● The records
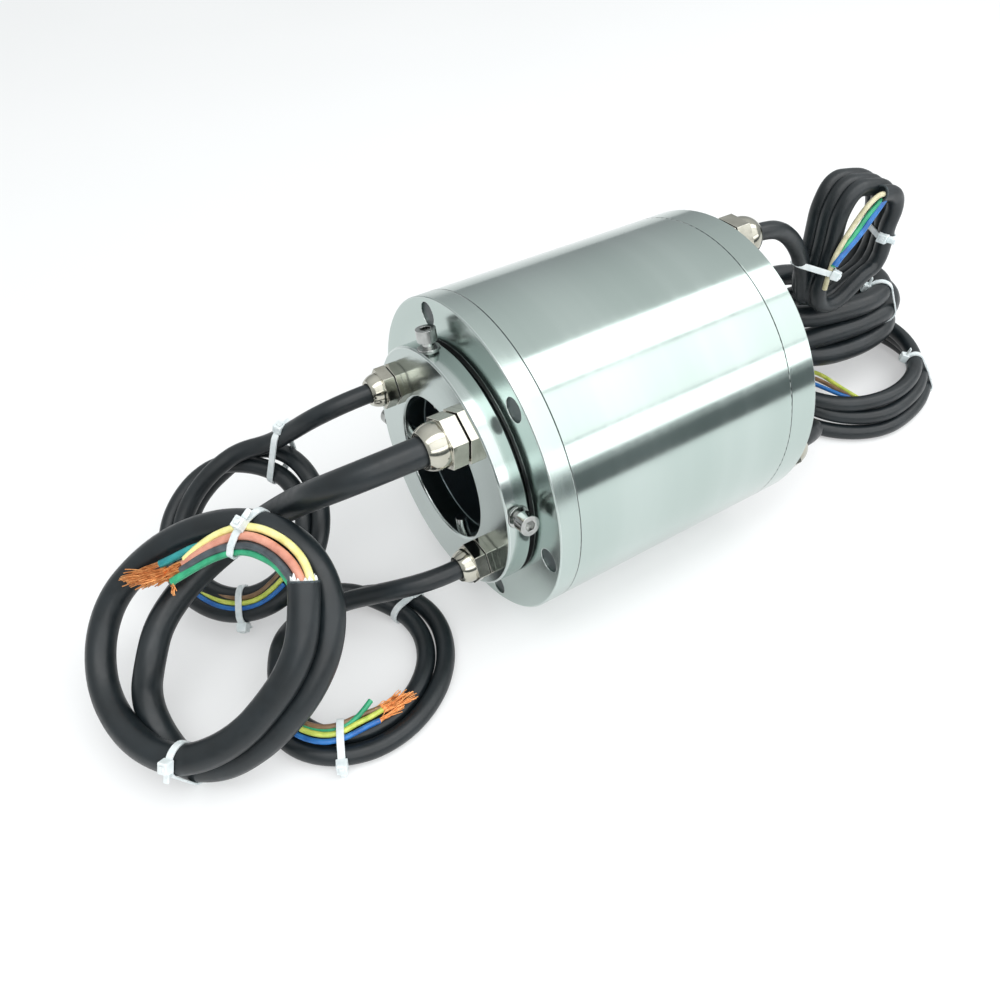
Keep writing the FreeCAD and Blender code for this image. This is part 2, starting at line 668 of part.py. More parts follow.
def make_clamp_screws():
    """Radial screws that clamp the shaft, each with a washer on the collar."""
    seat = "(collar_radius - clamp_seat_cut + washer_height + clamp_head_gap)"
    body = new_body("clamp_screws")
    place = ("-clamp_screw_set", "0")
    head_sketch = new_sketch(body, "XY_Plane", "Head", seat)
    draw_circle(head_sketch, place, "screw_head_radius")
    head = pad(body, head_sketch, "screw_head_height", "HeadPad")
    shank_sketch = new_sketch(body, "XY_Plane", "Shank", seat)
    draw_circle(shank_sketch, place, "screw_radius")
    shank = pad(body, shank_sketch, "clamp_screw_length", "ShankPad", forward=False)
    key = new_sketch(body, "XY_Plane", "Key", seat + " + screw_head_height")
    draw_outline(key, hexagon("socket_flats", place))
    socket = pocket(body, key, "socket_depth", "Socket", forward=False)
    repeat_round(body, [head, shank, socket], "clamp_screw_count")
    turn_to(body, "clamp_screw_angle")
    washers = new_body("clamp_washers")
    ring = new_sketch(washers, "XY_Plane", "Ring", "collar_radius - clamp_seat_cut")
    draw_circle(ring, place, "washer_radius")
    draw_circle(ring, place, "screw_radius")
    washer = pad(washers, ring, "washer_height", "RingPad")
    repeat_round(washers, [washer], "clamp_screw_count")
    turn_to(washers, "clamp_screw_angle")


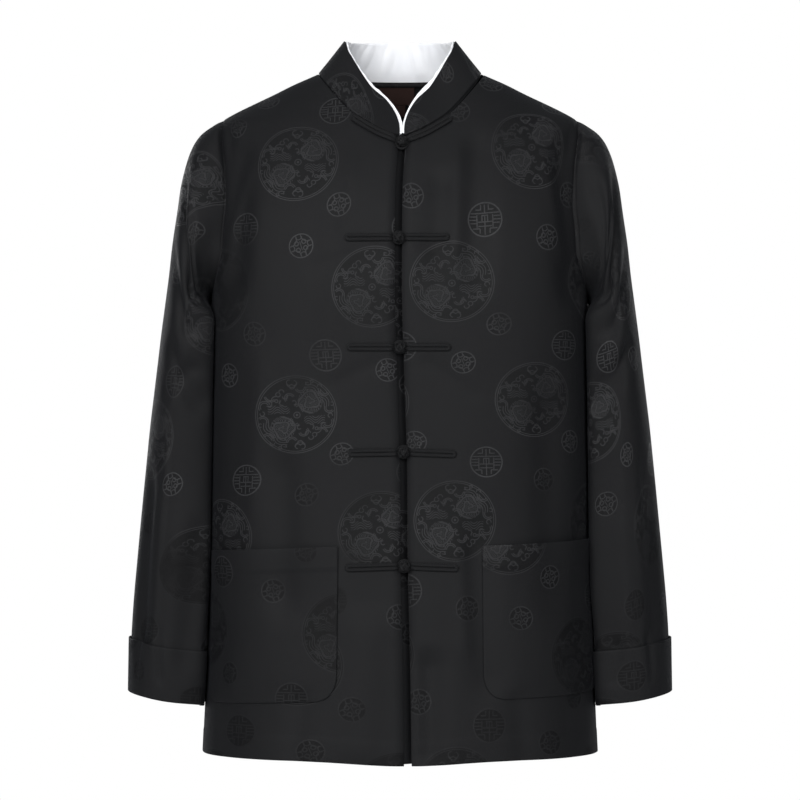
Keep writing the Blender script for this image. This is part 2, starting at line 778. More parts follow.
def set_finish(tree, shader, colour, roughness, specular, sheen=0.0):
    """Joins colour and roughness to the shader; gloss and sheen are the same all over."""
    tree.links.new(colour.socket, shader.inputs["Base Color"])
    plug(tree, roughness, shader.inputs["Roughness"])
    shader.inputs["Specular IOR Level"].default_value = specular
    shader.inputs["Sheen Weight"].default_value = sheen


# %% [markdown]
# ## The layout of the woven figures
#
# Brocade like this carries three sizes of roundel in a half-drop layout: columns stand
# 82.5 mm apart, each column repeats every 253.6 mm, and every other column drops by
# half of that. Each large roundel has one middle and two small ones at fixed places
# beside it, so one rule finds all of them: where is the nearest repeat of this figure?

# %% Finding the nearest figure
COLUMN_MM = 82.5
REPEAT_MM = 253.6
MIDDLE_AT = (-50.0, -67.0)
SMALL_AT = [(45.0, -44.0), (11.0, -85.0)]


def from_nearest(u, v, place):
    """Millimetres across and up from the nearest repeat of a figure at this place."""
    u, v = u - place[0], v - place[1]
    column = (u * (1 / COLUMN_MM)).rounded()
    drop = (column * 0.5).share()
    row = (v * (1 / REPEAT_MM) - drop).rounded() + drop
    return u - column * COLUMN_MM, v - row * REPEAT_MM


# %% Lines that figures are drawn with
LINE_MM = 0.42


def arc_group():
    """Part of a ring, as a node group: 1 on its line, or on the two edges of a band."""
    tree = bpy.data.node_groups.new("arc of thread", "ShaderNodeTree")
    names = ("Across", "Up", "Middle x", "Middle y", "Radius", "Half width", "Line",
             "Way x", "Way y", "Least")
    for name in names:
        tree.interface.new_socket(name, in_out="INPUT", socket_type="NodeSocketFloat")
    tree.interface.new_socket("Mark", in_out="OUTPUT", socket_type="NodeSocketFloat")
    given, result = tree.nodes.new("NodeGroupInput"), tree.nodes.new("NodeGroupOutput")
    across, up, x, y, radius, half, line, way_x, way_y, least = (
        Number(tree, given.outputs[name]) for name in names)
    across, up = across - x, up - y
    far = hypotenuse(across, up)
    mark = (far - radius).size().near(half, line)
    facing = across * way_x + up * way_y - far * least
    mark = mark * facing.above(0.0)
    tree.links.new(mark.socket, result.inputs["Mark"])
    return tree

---

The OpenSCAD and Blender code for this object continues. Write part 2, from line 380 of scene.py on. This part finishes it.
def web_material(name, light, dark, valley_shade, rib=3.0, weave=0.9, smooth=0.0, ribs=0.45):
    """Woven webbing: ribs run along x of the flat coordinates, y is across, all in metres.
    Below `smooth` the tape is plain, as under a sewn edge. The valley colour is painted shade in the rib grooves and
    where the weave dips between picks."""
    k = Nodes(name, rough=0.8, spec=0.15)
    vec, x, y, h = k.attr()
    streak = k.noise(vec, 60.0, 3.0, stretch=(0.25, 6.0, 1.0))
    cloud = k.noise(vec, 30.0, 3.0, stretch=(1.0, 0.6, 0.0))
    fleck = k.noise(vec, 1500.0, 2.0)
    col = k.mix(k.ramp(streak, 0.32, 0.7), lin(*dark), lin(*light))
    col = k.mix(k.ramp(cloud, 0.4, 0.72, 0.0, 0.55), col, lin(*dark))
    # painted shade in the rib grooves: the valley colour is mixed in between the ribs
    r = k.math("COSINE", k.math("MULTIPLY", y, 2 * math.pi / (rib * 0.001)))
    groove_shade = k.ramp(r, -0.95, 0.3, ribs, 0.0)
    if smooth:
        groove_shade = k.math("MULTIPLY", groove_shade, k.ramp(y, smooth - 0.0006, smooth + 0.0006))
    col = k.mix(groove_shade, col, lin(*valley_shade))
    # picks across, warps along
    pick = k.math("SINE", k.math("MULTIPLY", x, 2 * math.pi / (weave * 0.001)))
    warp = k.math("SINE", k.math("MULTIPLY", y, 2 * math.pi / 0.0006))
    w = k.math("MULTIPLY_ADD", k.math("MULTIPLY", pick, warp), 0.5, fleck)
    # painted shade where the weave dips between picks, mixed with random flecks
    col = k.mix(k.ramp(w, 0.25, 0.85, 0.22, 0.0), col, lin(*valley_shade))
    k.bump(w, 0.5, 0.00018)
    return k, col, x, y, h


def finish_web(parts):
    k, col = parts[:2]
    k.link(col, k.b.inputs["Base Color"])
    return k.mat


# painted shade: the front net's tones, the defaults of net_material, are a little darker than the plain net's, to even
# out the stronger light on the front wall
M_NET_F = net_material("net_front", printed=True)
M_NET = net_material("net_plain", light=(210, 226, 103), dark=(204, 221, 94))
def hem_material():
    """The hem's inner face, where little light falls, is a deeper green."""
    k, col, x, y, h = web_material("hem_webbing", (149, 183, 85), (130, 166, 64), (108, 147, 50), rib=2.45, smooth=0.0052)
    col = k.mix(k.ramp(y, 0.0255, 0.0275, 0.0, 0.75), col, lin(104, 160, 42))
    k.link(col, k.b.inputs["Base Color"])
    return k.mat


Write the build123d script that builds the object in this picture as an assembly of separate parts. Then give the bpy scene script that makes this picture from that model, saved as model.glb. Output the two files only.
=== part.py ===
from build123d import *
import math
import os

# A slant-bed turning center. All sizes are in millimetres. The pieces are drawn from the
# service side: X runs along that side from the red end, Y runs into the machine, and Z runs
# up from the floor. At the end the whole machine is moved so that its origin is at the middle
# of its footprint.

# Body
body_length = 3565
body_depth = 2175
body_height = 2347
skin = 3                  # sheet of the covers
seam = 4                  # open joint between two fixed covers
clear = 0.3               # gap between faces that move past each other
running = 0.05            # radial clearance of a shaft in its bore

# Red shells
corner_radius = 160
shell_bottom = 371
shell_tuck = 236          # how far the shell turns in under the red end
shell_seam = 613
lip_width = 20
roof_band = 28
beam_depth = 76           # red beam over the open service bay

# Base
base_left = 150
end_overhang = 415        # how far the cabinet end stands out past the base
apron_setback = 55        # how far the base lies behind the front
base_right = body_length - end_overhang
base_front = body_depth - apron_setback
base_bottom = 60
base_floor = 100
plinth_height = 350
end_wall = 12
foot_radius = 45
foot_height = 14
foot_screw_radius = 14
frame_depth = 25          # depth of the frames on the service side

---

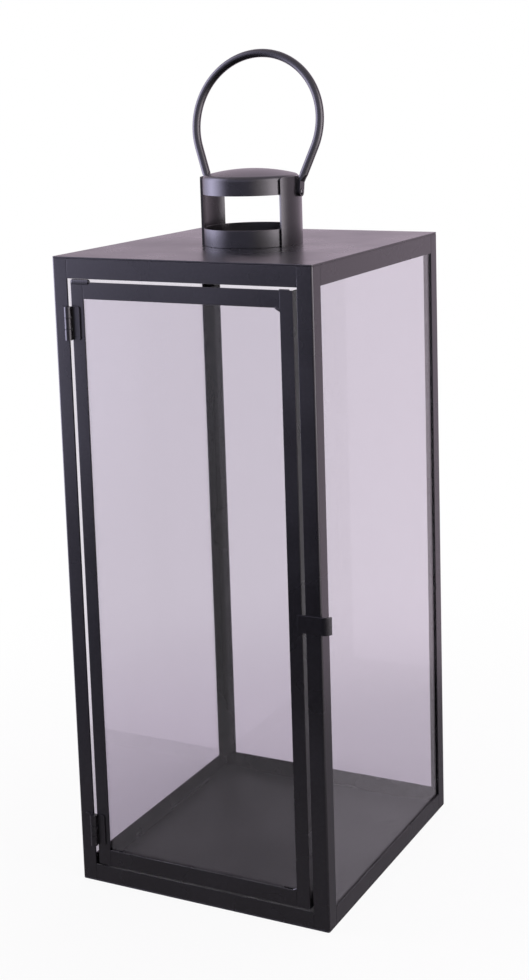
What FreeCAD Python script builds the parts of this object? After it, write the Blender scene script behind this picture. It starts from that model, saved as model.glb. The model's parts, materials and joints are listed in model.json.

● The task
Find every line that has "More" in it, then return those lines.

● Response
Keep writing the FreeCAD and Blender code for this image. This is part 2, starting at line 668 of part.py. More parts follow.
Keep writing the Blender script for this image. This is part 2, starting at line 778. More parts follow.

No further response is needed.